(Stored data entries)
--------------------------------------------------
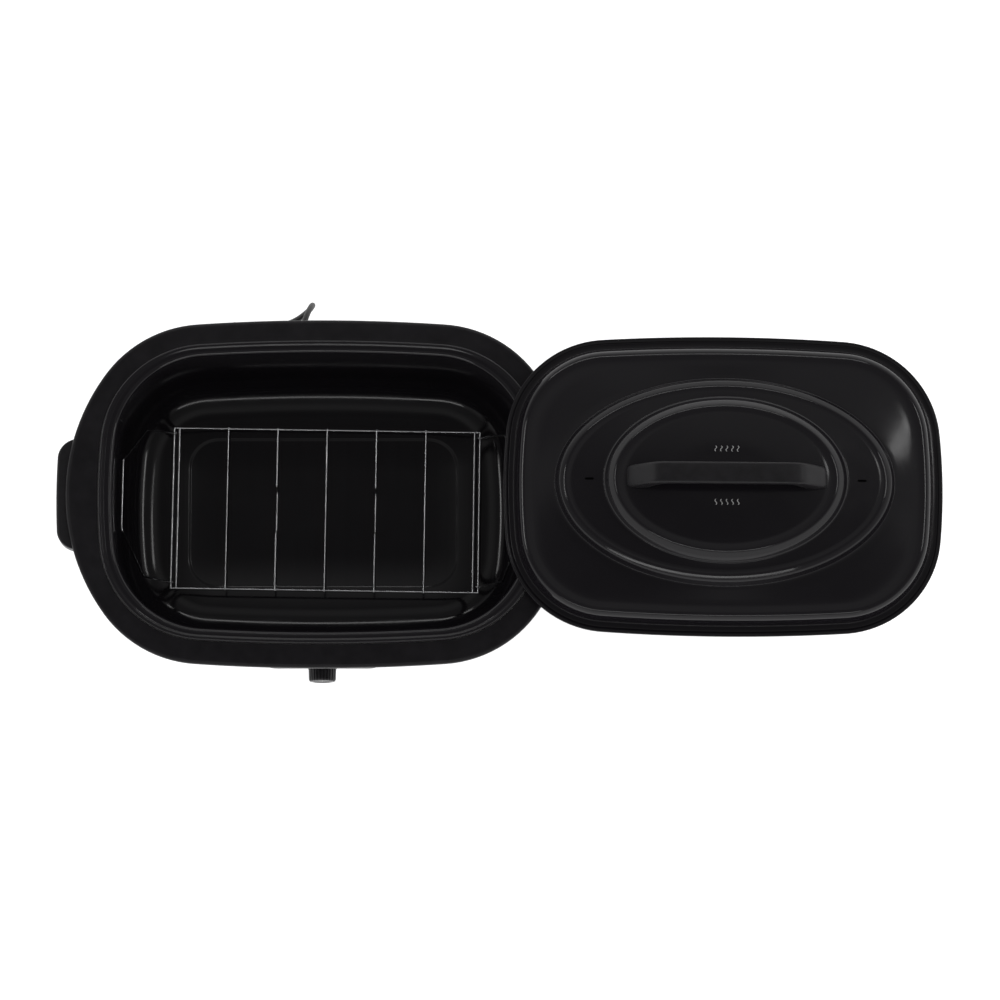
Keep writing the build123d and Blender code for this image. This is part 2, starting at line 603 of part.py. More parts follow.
def make_cord(points, name):
    radii = corner_radii(points)
    cord = bent_rod(points, radii, CORD / 2)
    length = FilletPolyline(*points, radius=radii).length
    print(name, "length", round(length, 1), "radii", [round(r, 1) for r in radii])
    solid_tube = math.pi * CORD**2 / 4 * length
    print(name, "volume over section times length", round(cord.volume / solid_tube, 4))
    return cord


def make_hank():
    """The outer shape of the folded cord: a long ring two turns deep."""
    ring = SlotOverall(HANK_LENGTH, HANK_WIDTH)
    ring -= SlotOverall(HANK_LENGTH - 2 * CORD, HANK_WIDTH - 2 * CORD)
    return extrude(Pos(*HANK_CENTRE, HANK_BOTTOM) * ring, HANK_TOP - HANK_BOTTOM)


def make_cord_tie():
    """A flat strap round the middle of the hank."""
    x, y = HANK_CENTRE
    half = HANK_WIDTH / 2
    outer = block((x - TIE_WIDTH / 2, y - half - TIE_THICK, HANK_BOTTOM - TIE_THICK),
                  (x + TIE_WIDTH / 2, y + half + TIE_THICK, HANK_TOP + TIE_THICK))
    inner = block((x - TIE_WIDTH / 2, y - half, HANK_BOTTOM),
                  (x + TIE_WIDTH / 2, y + half, HANK_TOP))
    return outer - inner


def make_plug_body():
    wide, tall = PLUG_BODY
    start = Plane(origin=(PLUG_START_X, PLUG_Y, PLUG_Z), x_dir=(0, 1, 0), z_dir=(1, 0, 0))
    neck = loft([start * Circle(PLUG_NECK), start.offset(14.0) * Circle(PLUG_NECK + 1.0)])
    head = extrude(start.offset(12.0) * RectangleRounded(wide, tall, 5.0), PLUG_LENGTH - 12.0)
    head = fillet(head.faces().sort_by(Axis.X)[0].edges(), 3.0)
    return neck + head


def make_plug_blades():
    long, thick, wide = BLADE
    tip = PLUG_START_X + PLUG_LENGTH
    blades = []
    for sign in (1, -1):
        y = PLUG_Y + sign * BLADE_SPACING / 2
        blade = block((tip, y - thick / 2, PLUG_Z - wide / 2),
                      (tip + long, y + thick / 2, PLUG_Z + wide / 2))
        hole_x = tip + long - BLADE_HOLE[0]
        blade -= rod((hole_x, y - thick, PLUG_Z), (hole_x, y + thick, PLUG_Z), BLADE_HOLE[1])
        blades.append(blade.solid())
    return Compound(blades)


def pan_levels(wall):
    """Levels of the pan's inside (wall 0) or outside: floor fillet, wall and mouth."""
    radius = PAN_FLOOR_RADIUS + wall
    levels = []
    bottom, top = PAN_WALL_BOTTOM, PAN_WALL_TOP
    for i in range(PAN_FILLET_STEPS + 1):
        turn = math.pi / 2 * i / PAN_FILLET_STEPS
        z = PAN_FLOOR - wall + radius * (1 - math.cos(turn))
        inset = radius * (1 - math.sin(turn)) - wall
        levels.append((z, bottom[1] + inset, bottom[2] + inset))
    levels.append((top[0], top[1] - wall, top[2] - wall))
    return levels


def make_roasting_pan():
    mouth = [(PAN_FLANGE_TOP, PAN_WALL_TOP[1] - SHEET, PAN_WALL_TOP[2] - SHEET)]
    pan = stack(pan_levels(SHEET) + mouth, form=PAN_FORM)
    panel = extrude(Pos(0, 0, PAN_FLOOR - PAN_PANEL_DEEP - SHEET)
                    * RectangleRounded(*(2 * (h + SHEET) for h in PAN_PANEL_HALF), PAN_PANEL_CORNER),
                    PAN_PANEL_DEEP + SHEET)
    flange = prism(PAN_BEAD_INNER, PAN_FLANGE_TOP - SHEET, PAN_FLANGE_TOP, PAN_FORM)
    bead = stack(PAN_BEAD_LEVELS, form=PAN_FORM)
    bead -= prism(PAN_BEAD_INNER, PAN_BEAD_LEVELS[0][0], PAN_BEAD_LEVELS[-1][0], PAN_FORM)
    pan = pan + panel + flange + bead
    pan -= stack(pan_levels(0.0) + PAN_MOUTH, form=PAN_FORM)
    hollow = Pos(0, 0, PAN_FLOOR - PAN_PANEL_DEEP) * RectangleRounded(
        *(2 * h for h in PAN_PANEL_HALF), PAN_PANEL_CORNER - SHEET)
    return pan - extrude(hollow, PAN_PANEL_DEEP + 1)


def in_pan(shape):
    """Turn and shift a piece of the rack to where the rack lies."""
    return Pos(RACK_SHIFT_X, 0, 0) * Rot(0, 0, RACK_TURN) * shape


def make_rack_frame():
    """Two long wires and two wires at each end, welded where they cross."""
    frame = []
    for sign in (1, -1):
        y, low = sign * RACK_HALF_Y, RACK_Z
        frame.append(rod((-RACK_HALF_X, y, low), (RACK_HALF_X, y, low), RACK_WIRE))
        for x in (RACK_HALF_X, RACK_INNER_END):
            frame.append(rod((sign * x, -RACK_HALF_Y, low), (sign * x, RACK_HALF_Y, low), RACK_WIRE))
    for x in (RACK_HALF_X, -RACK_HALF_X):
        for y in (RACK_HALF_Y, -RACK_HALF_Y):
            frame.append(Pos(x, y, RACK_Z) * Sphere(RACK_WIRE))
    whole = frame[0]
    for wire in frame[1:]:
        whole += wire
    return in_pan(whole)


def make_rack_cross_wires():
    """Wires across the rack, laid on the frame. Two dip to the pan's floor as feet."""
    wires = []
    z = RACK_Z + RACK_CROSS_WIRE - 0.3
    reach = RACK_HALF_Y + RACK_WIRE
    for i in RACK_CROSS:
        x = i * RACK_PITCH
        if i in RACK_FOOT_CROSS:
            foot = RACK_FOOT_HALF
            low = RACK_FOOT_Z
            points = [(x, -reach, z), (x, -foot, z), (x, -foot, low), (x, foot, low), (x, foot, z),
                      (x, reach, z)]
            wires.append(bent_rod(points, [3.0] * 4, RACK_CROSS_WIRE).solid())
        else:
            wires.append(rod((x, -reach, z), (x, reach, z), RACK_CROSS_WIRE).solid())
    return in_pan(Compound(wires))


def make_bail(side):
    """One bail: eyes round the rack's end wire, and a wire up to its knees and over the grip."""
    sign = 1 if side == "right" else -1
    lean = math.radians(BAIL_LEAN[side])
    eye = RACK_WIRE + BAIL_EYE_GAP + BAIL_WIRE

    def at(distance, extra, y):
        turn = lean + math.radians(extra)
        return (sign * (RACK_HALF_X + distance * math.sin(turn)), y,
                RACK_Z + distance * math.cos(turn))

    knee, knee_y, knee_lean = BAIL_KNEE
    grip, grip_y = BAIL_GRIP
    half = [at(eye, knee_lean, BAIL_EYE_Y), at(knee, knee_lean, knee_y), at(grip, 0, grip_y)]
    points = half + [(x, -y, z) for x, y, z in reversed(half)]
    bail = bent_rod(points, [BAIL_BEND] * 4, BAIL_WIRE)
    for y in (BAIL_EYE_Y, -BAIL_EYE_Y):
        ring = Torus(eye, BAIL_WIRE)
        bail += Pos(sign * RACK_HALF_X, y, RACK_Z) * Rot(90, 0, 0) * ring
    return in_pan(bail)


def set_aside(shape):
    """Move a piece of the lid from the lid's own centre to where the lid lies."""
    return Pos(LID_X, LID_Y, LID_Z) * Rot(0, 0, LID_TURN) * shape


def ovals(wall=0.0):
    """The two pressed ovals as one stepped solid, shrunk and lowered by a wall."""
    rings = [Pos(0, 0, z - wall) * Ellipse(x - wall, y - wall) for z, x, y in LID_OVALS]
    return loft(rings, ruled=True)


def grip_screw_hole(sign):
    x = sign * GRIP_SCREW_X
    return rod((x, 0, 0), (x, 0, GRIP_SCREW_TIP), SCREW_RADIUS)


def make_lid_form():
    return stack(LID_DOME_LEVELS, form=LID_FORM) + ovals()


def make_lid_shell():
    bottom = LID_BAND[0]
    lid = make_lid_form()
    lid += prism(LID_EDGE_INNER, *LID_BAND, LID_FORM)
    edge_top = LID_EDGE_LEVELS[-1][0]
    lid += stack(LID_EDGE_LEVELS, form=LID_FORM) - prism(LID_EDGE_INNER, 0, edge_top, LID_FORM)
    lid -= stack(LID_DOME_LEVELS, grow=-LID_SHEET, drop=LID_SHEET, form=LID_FORM) + ovals(LID_SHEET)
    mouth = tuple(inset + LID_SHEET for inset in LID_DOME_LEVELS[0][1:])
    lid -= prism(mouth, 0, bottom + 0.1, LID_FORM)
    for sign in (1, -1):
        slot = Pos(sign * SLOT_X, 0, SLOT_BAND[0]) * SlotOverall(*SLOT_SIZE)
        lid -= extrude(slot, SLOT_BAND[1] - SLOT_BAND[0])
        lid -= grip_screw_hole(sign)
    return set_aside(lid)


def make_lid_handle():
    points = GRIP_OUTER + GRIP_INNER
    side = make_face(Plane.XZ * Polyline(*points, close=True))
    grip = extrude(side, GRIP_HALF_WIDTH, both=True)
    grip -= make_lid_form()
    for sign in (1, -1):
        grip -= grip_screw_hole(sign)
    return set_aside(grip)


def lid_screw_seat():
    """Height of the underside of the lid where a handle screw goes through."""
    low, high = LID_OVALS[-2], LID_OVALS[-1]
    share = (low[1] - GRIP_SCREW_X) / (low[1] - high[1])
    return low[0] + share * (high[0] - low[0]) - LID_SHEET


def make_lid_washers():
    washers = []
    seat = lid_screw_seat() - 0.4
    for sign in (1, -1):
        x = sign * GRIP_SCREW_X
        washer = rod((x, 0, seat - 1.2), (x, 0, seat), 6.0)
        washers.append((washer - rod((x, 0, seat - 1.2), (x, 0, seat), SCREW_RADIUS)).solid())
    return set_aside(Compound(washers))


def make_lid_handle_screws():
    seat = lid_screw_seat() - 1.6
    screws = [screw((sign * GRIP_SCREW_X, 0, seat), (0, 0, 1), GRIP_SCREW_TIP - seat)
              for sign in (1, -1)]
    return set_aside(Compound([s.solid() for s in screws]))


PARTS = {
    "outer_shell": make_outer_shell,
    "top_rim": make_top_rim,
    "heating_well": make_heating_well,
    "band_heater": make_band_heater,
    "heater_clips": make_heater_clips,
    "insulation_blanket": make_insulation,
    "base_plate": make_base_plate,
    "base_screws": make_base_screws,
    "spacer_posts": make_spacer_posts,
    "feet": make_feet,
    "foot_screws": make_foot_screws,
    "side_handle_left": lambda: make_side_handle(-1),
    "side_handle_right": lambda: make_side_handle(1),
    "side_handle_screws": make_side_handle_screws,
    "control_panel": make_control_panel,
    "panel_screws": make_panel_screws,
    "indicator_lens": make_indicator_lens,
    "indicator_lamp": make_indicator_lamp,
    "thermostat_body": make_thermostat_body,
    "thermostat_bracket": make_thermostat_bracket,
    "thermostat_shaft": make_thermostat_shaft,
    "control_knob": make_control_knob,
    "terminal_block": make_terminal_block,
    "supply_wires": make_supply_wires,
    "heater_leads": make_heater_leads,
    "strain_relief": make_strain_relief,
    "power_cord": lambda: make_cord(CORD_ROUTE, "power_cord"),
    "cord_hank": make_hank,
    "cord_tie": make_cord_tie,
    "cord_tail": lambda: make_cord(TAIL_ROUTE, "cord_tail"),
    "plug_body": make_plug_body,
    "plug_blades": make_plug_blades,
    "roasting_pan": make_roasting_pan,
    "rack_frame": make_rack_frame,
    "rack_cross_wires": make_rack_cross_wires,
    "rack_handle_left": lambda: make_bail("left"),
    "rack_handle_right": lambda: make_bail("right"),
    "lid_shell": make_lid_shell,
    "lid_handle": make_lid_handle,
    "lid_washers": make_lid_washers,
    "lid_handle_screws": make_lid_handle_screws,
}

os.makedirs("parts", exist_ok=True)
for name, make in PARTS.items():
    export_step(Pos(SHIFT_X, 0, 0) * make(), f"parts/{name}.step")
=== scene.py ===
import json
import math

import bmesh
import bpy
from mathutils import Matrix, Vector


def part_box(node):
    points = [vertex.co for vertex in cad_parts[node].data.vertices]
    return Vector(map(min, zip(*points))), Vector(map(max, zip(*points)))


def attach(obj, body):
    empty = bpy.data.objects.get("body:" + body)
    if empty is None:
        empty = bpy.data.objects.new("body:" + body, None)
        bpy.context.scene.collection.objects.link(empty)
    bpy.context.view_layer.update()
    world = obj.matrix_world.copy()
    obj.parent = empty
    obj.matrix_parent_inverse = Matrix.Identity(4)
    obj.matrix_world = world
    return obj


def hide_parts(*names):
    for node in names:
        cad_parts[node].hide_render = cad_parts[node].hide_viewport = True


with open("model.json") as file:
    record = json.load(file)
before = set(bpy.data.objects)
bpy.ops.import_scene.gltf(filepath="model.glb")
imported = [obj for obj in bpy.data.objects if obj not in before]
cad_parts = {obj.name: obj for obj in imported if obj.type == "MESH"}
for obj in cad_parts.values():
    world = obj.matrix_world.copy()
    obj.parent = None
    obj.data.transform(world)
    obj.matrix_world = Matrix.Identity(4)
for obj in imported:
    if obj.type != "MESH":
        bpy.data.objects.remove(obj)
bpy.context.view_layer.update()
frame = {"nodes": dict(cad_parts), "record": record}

# Looks of the electric roaster oven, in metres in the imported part's frame. Pieces are placed from the
# boxes of their CAD nodes, except the cord's lead and tail, which follow the CAD route's own points.
# Profiles are written in millimetres, as (height, inset in X, inset in Y, rounding), inward from the
# rim's or the lid's outline.
MM = 0.001

rim_low, rim_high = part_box("top_rim")
pan_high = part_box("roasting_pan")[1]
lid_low, lid_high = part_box("lid_shell")
knob_low, knob_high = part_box("control_knob")
BODY = Vector(((rim_low.x + rim_high.x) / 2, (rim_low.y + rim_high.y) / 2, 0.0))
LID = Vector(((lid_low.x + lid_high.x) / 2, (lid_low.y + lid_high.y) / 2, lid_low.z))
LID_TURN = math.radians(-0.5)

# Outlines: half sizes, then the radii of the corner, end and side arcs. The body's and the pan's
# are both written inward from the rim, and the pan's and the lid's are squarer than the body's.
RIM_HALF = ((rim_high.x - rim_low.x) / 2 / MM, (rim_high.y - rim_low.y) / 2 / MM)
RIM_FORM = (*RIM_HALF, 143.0, 242.0, 2150.0)
PAN_FORM = (*RIM_HALF, 156.0, 727.0, 2270.0)
LID_FORM = (255.5, 176.5, 120.0, 690.0, 2240.0)
QUARTER = 44                      # points along a quarter of an outline


# ---------------------------------------------------------------- outlines and skins

def outline(inset_x, inset_y, form=RIM_FORM):
    """Points round an outline brought inward: bowed sides and ends with corner arcs."""
    half_x, half_y = form[0] - inset_x, form[1] - inset_y
    shrink = (inset_x + inset_y) / 2
    corner, end, side = form[2] - shrink, form[3] - shrink, form[4]
    side_centre, end_centre = Vector((0, half_y - side)), Vector((half_x - end, 0))
    line = end_centre - side_centre
    reach, other = side - corner, end - corner
    along = (reach**2 - other**2 + line.length_squared) / (2 * line.length)
    across = math.sqrt(reach**2 - along**2)
    unit = line.normalized()
    corner_centre = side_centre + unit * along + Vector((unit.y, -unit.x)) * across
    up = corner_centre - side_centre
    out = corner_centre - end_centre
    turn_end, turn_side = math.atan2(out.y, out.x), math.atan2(up.y, up.x)
    arcs = [(end_centre, end, 0.0, turn_end), (corner_centre, corner, turn_end, turn_side),
            (side_centre, side, turn_side, math.pi / 2)]
    return walk(arcs)


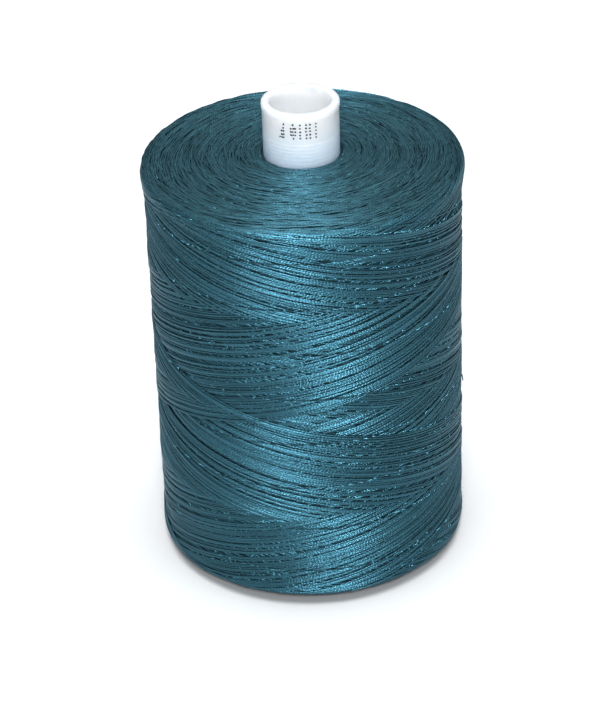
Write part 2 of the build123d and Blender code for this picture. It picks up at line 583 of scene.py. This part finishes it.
--------------------------------------------------
STATED GOAL:
Repeat exactly, please, each line from the beginning of the data through the line with "return extrude(Pos(*HANK_CENTRE, HANK_BOTTOM)" in it, and only those lines.

SOLUTION:
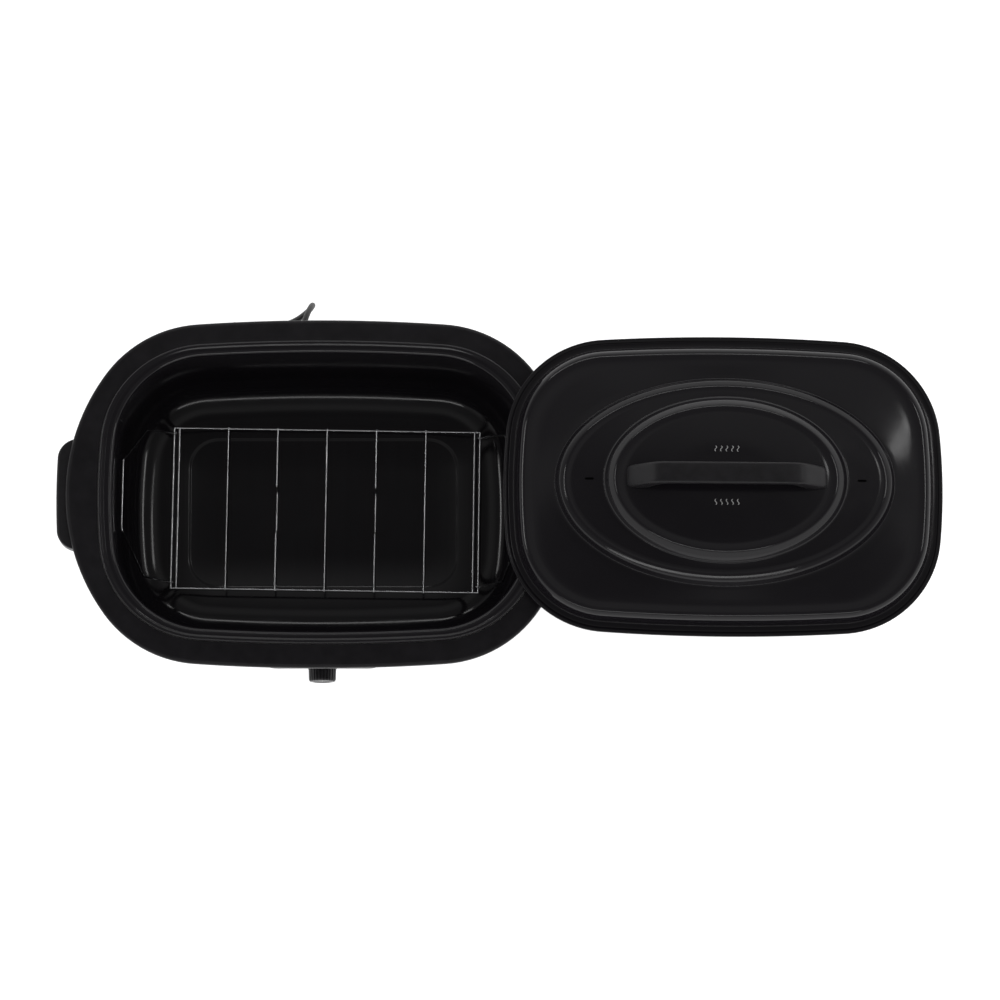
Keep writing the build123d and Blender code for this image. This is part 2, starting at line 603 of part.py. More parts follow.
def make_cord(points, name):
    radii = corner_radii(points)
    cord = bent_rod(points, radii, CORD / 2)
    length = FilletPolyline(*points, radius=radii).length
    print(name, "length", round(length, 1), "radii", [round(r, 1) for r in radii])
    solid_tube = math.pi * CORD**2 / 4 * length
    print(name, "volume over section times length", round(cord.volume / solid_tube, 4))
    return cord


def make_hank():
    """The outer shape of the folded cord: a long ring two turns deep."""
    ring = SlotOverall(HANK_LENGTH, HANK_WIDTH)
    ring -= SlotOverall(HANK_LENGTH - 2 * CORD, HANK_WIDTH - 2 * CORD)
    return extrude(Pos(*HANK_CENTRE, HANK_BOTTOM) * ring, HANK_TOP - HANK_BOTTOM)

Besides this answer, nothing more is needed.